The mysterious woman is discovered by a team of rescuers, including Grima, whose father Thor (Icelandic actor Ingvar Sigursson, seen in Trapped, Everest, the Justice League films, and many other roles) seems to recognize the strange visitor. The woman says her name is Gunhild and she says she works in the local hotel. It turns out a woman named Gunhild used to work there some 20 years ago. At least that is what we learn from the longtime hotel owner, a rather strange and witchy character herself. She  appears unfazed but tantalized by the mystery. While she is healing in the hospital, Gunhild announces she is pregnant with her lover’s child.

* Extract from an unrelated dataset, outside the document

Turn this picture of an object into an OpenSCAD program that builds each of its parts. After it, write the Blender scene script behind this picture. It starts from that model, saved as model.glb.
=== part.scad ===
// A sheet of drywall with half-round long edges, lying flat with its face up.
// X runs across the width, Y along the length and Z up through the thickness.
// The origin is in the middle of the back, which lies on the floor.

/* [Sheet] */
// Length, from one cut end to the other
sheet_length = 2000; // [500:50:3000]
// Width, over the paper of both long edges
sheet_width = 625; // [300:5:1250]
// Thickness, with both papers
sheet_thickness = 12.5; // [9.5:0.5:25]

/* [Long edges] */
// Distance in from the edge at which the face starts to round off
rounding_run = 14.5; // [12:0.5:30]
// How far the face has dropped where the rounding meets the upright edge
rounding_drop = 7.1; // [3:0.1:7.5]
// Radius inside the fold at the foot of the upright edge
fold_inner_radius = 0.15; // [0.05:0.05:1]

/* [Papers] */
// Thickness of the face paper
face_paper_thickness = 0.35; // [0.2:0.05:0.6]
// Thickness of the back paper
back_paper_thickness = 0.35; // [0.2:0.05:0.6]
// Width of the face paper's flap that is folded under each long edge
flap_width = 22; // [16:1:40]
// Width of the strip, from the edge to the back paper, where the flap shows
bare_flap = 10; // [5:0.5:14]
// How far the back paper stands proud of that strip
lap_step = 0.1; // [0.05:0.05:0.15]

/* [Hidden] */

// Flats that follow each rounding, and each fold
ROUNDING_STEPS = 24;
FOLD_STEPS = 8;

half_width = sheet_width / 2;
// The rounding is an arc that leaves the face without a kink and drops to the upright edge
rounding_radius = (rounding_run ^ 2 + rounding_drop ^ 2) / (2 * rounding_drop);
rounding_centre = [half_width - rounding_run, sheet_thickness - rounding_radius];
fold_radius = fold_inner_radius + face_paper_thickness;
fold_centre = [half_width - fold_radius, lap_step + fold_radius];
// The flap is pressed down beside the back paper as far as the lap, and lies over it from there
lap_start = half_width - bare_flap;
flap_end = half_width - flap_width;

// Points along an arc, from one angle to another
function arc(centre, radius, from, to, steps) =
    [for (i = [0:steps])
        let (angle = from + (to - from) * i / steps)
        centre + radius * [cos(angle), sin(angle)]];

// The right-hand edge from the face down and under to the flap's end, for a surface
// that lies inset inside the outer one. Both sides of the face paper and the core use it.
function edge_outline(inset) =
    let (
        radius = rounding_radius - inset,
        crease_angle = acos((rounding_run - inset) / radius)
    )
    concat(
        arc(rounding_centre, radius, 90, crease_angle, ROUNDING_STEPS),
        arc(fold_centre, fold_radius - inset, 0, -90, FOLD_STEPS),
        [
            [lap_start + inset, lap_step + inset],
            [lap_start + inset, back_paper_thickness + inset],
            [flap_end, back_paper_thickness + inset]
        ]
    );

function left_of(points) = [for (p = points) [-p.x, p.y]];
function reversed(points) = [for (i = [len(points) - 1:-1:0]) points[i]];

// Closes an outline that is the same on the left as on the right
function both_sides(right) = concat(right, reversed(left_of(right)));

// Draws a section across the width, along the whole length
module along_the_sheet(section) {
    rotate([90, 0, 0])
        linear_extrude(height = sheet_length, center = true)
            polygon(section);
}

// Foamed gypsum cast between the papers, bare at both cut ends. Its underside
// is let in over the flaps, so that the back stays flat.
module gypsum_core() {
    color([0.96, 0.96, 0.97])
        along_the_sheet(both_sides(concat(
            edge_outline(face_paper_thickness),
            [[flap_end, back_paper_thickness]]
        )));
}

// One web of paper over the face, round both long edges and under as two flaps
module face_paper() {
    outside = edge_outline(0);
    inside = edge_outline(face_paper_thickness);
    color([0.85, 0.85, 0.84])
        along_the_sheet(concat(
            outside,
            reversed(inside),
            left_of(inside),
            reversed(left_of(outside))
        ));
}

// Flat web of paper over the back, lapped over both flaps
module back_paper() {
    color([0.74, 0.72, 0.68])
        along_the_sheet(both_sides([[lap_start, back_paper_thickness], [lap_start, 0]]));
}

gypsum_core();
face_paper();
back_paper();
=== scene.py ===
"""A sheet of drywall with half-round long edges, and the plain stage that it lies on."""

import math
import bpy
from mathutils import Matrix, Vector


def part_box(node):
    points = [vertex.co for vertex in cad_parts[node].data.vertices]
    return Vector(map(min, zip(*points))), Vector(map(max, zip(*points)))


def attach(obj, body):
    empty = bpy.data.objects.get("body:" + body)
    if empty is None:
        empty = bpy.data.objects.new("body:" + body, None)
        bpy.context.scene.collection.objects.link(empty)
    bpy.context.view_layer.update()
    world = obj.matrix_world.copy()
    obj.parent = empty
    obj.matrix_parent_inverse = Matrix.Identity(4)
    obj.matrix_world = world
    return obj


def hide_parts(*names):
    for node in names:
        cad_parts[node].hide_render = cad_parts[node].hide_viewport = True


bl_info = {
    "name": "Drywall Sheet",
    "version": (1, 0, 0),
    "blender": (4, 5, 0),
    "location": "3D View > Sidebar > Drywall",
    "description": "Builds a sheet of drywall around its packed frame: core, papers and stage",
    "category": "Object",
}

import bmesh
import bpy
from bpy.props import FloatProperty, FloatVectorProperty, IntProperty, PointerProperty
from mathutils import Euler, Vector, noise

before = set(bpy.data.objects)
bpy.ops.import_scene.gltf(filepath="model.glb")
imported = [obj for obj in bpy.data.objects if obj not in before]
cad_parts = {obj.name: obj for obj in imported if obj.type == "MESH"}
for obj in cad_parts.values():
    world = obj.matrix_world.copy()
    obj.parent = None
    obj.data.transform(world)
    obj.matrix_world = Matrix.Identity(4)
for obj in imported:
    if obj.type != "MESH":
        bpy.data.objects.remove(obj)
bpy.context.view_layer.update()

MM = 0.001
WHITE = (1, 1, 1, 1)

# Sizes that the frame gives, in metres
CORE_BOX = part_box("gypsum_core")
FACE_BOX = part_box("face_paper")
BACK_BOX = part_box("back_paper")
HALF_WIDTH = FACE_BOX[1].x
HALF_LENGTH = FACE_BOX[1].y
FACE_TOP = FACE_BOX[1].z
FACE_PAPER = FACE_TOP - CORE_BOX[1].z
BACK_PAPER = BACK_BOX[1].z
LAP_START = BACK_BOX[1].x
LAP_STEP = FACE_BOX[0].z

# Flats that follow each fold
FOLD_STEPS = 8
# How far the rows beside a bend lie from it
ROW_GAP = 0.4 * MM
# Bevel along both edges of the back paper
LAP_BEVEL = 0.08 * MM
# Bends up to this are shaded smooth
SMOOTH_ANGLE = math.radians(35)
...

One of the show’s initial protagonists is Grima (pop star Gudrun Eyfjord, making her acting debut), whose relationship with her farmer husband Kjartan has become distant because of the disappearance of her sister Asa a year ago and her mother’s recent death. Barely a day after the arrival of Gunhild, another cryptic female figure appears, also naked and covered in mud. She appears to be Asa, Grima’s sister, who disappeared down an icy crevasse while on a rescue mission a year before. She had been presumed dead.

A scene from Katla.

By this point it’s clear strange things are happening. Thor, shocked by the reappearance of his daughter, is also disturbed by the appearance of Gunhild, whom he had a relationship with decades earlier. But it is impossible this could be the “real” Gunhild: the woman is much older and now lives in Sweden. More mud-covered people — who’ve disappeared or gone missing — emerge from the glacier, suffering from shock and exposure. But, like Gunhild and Asa, they know who they are and where they belong, even if the life of the village has continued without them. The phenomenon is so odd and yet so corporeal; even the die-hard scientists are swept up in the phenomenon, as specters from the past continue to stumble into their lives. But, in each case, the emergence of missing people, or their younger selves, triggers a cascade of difficult emotions, reckonings with grief, regret, and anger.

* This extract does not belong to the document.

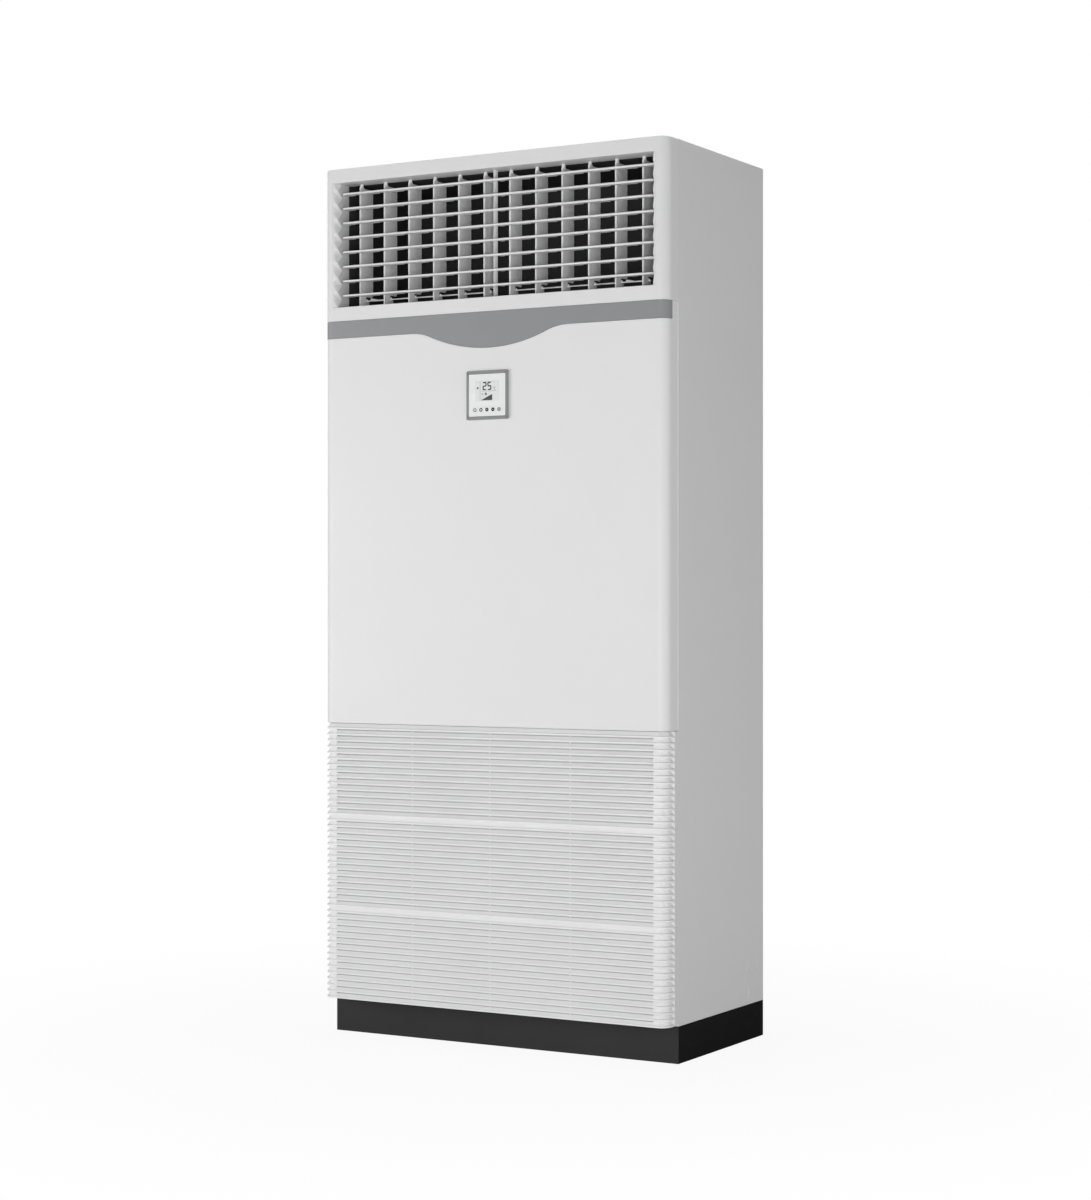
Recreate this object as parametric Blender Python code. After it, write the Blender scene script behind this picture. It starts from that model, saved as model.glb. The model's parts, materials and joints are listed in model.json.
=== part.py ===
# Floor standing air conditioner, indoor cabinet with a double deflection air outlet.
# Metres. X to the right seen from the front, Y to the back, Z up.
# The origin is on the floor, under the middle of the part's outer box.
from math import cos, pi, sin, sqrt

import bmesh
import bpy
from mathutils import Vector

# Overall cabinet
width = 0.827
depth = 0.451
height = 1.850
plinth_height = 0.075
gap = 0.0003                      # what seated pieces keep between them
sheet = 0.0015                    # folded steel panels
skin = 0.0025                     # moulded front pieces

# Front mouldings: how far they wrap round the sides, and their corner
wrap_depth = 0.052
corner_radius = 0.023
corner_steps = 3

# Heights of the front pieces
grille_lift = 0.0029              # grille above the plinth
grille_height = 0.5886
frame_height = 0.3254             # discharge frame
band_height = 0.0366              # trim band at its ends

# The trim band's lower edge dips in the middle
dip_depth = 0.0383
dip_radius = 0.360
dip_fillet = 0.120
dip_steps = 7
band_wrap = 0.026                 # the band ends this far back on each side

# Steel cabinet
flange = 0.018
plinth_sheet = 0.002
plinth_flange = 0.030

# Pressed pipe and cable knockouts, low at the back of each side: (y from the back, z, radius)
knockouts = ((0.088, 0.155, 0.011), (0.038, 0.155, 0.011), (0.088, 0.104, 0.018))
plinth_knockout = (0.078, 0.036, 0.017)
knockout_depth = 0.0006
knockout_sides = 12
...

The explanation for these appearances is somewhat ambiguous, part meteorological, part folkloric, but no less fascinating because it is left so unresolved. What would happen if we were suddenly confronted with a lost part of ourselves? Could we make peace with it, or would we turn away in fear? The central premise may sound fantastical, but Kormakur, a masterful storyteller assisted by an adept team of writers, wisely grounds the weird happenings in the intimate details of characters’ lives. The cast, mostly actors based in Iceland, could not be better. Filmed on location in Vik, the production was stymied by pandemic difficulties and delays. The gritty authenticity of the setting is juxtaposed with a grand, ethereal score composed by Högni Egilsson and performed by the Icelandic Symphony orchestra. The music is intricately and exquisitely employed, enhancing and defining the story arc at the end of each episode. It is apt accompaniment for Katla‘s haunting vision of lost souls who emerge from the ice, naked, hungry, and seeking communion with those they left behind.


Peg Aloi is a former film critic for the Boston Phoenix and member of the Boston Society of Film Critics. She taught film studies in Boston for over a decade. She writes on film, TV, and culture for web publications like Vice, Polygon, Bustle, Mic, Orlando Weekly, Crooked Marquee, and Bloody Disgusting. Her blog “The Witching Hour” can be found at themediawitch.com.

2 Comments

  1. Betsy on February 12, 2023 at 6:45 pm

    You interpreted the series so well.
    I am very much caught up in it.
    Thanks!

  2. Jack C on March 21, 2024 at 6:02 am

    Interestingly the English dubbing was performed by the same cast members, giving it a sense of authenticity and emotion you rarely get from dubbing. I watched it mostly in Icelandic, but sometimes I watched in English when I got tired of reading subtitles. Either way, the series was excellent and the acting superb.